2016-02-25T08:35:48+00:00By |News|

The telecoms regulator has today published its preliminary proposals as part of a major Strategic Review of the United Kingdom’s Digital Communications market, but the big news is they’ve decided NOT to completely split BT from its national broadband and phone network (Openreach). Openreach was setup a decade ago after Ofcom’s original review in 2005, which among other things forced BT to open part of their network to competition (“functional separation“) and introduced Local Loop Unbundling (i.e. allowing rival ISPs to install their own kit in BT’s telephone exchanges, giving them more control over ADSL broadband and phone). Since then the market has evolved and the new “fibre broadband” (FTTC) services don’t offer the same kind of control or price flexibility as the older LLU ADSL solutions. Meanwhile many of BT’s rivals feel as if the operator still has too much control over Openreach and aren’t investing enough in their infrastructure, which they claim has damaged competition and performance.
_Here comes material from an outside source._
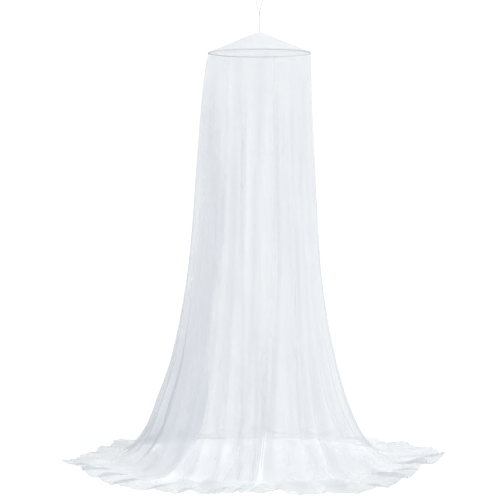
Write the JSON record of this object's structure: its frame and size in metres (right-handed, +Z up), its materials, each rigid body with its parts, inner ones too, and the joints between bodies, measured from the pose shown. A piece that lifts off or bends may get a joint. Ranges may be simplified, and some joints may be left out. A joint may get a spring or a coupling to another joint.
{
  "type": "mosquito net canopy and hoop",
  "caption": "Sheer round net canopy: a cone crown on a cloth-covered hoop, a long gathered wall with a lapped front entrance, and a hem spread on the floor.",
  "frame": {"origin": "inside of the top of the hanging loop, where a ceiling hook bears; the floor is 2.745 m below it", "axes": "+Z up, -Y the front with the lapped entrance, +X to the right seen from the front"},
  "size_m": [2.277, 2.152, 2.7473],
  "materials": {
    "netting": "sheer white polyester netting with a fine even mesh, matt",
    "tape": "white woven tape, matt",
    "rod": "white plastic rod, satin",
    "cord": "white twisted cord, matt"
  },
  "bodies": {
    "root": {"net_skirt": "netting", "net_crown": "netting", "hoop_tape": "tape", "hoop": "rod", "hanging_cord": "cord", "cord_whipping": "cord", "hanging_loop": "cord"}
  },
  "joints": []
}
By comparison BT say they’ve invested billions into the national infrastructure, are delivering a good level of service (i.e. meeting Ofcom’s targets) and claim that their rivals seek a free ride off the back of all their hard work. BT has also warned that splitting Openreach could damage their plans to invest in future “ultrafast” G.fast broadband upgrades and the 10Mbps USO (details). Furthermore there were also fears about the risk from a protracted legal battle, concerns over how BT’s huge pension deficit and group debt would be split and uncertainty over who would provide Openreach’s future investment. On the other hand BT’s rivals believe that an independent Openreach could have fostered investment into superior FTTH/P technology and made the market more open and fair for everybody. Ofcom’s job in all this was to navigate the maze of conflicting claims and [...]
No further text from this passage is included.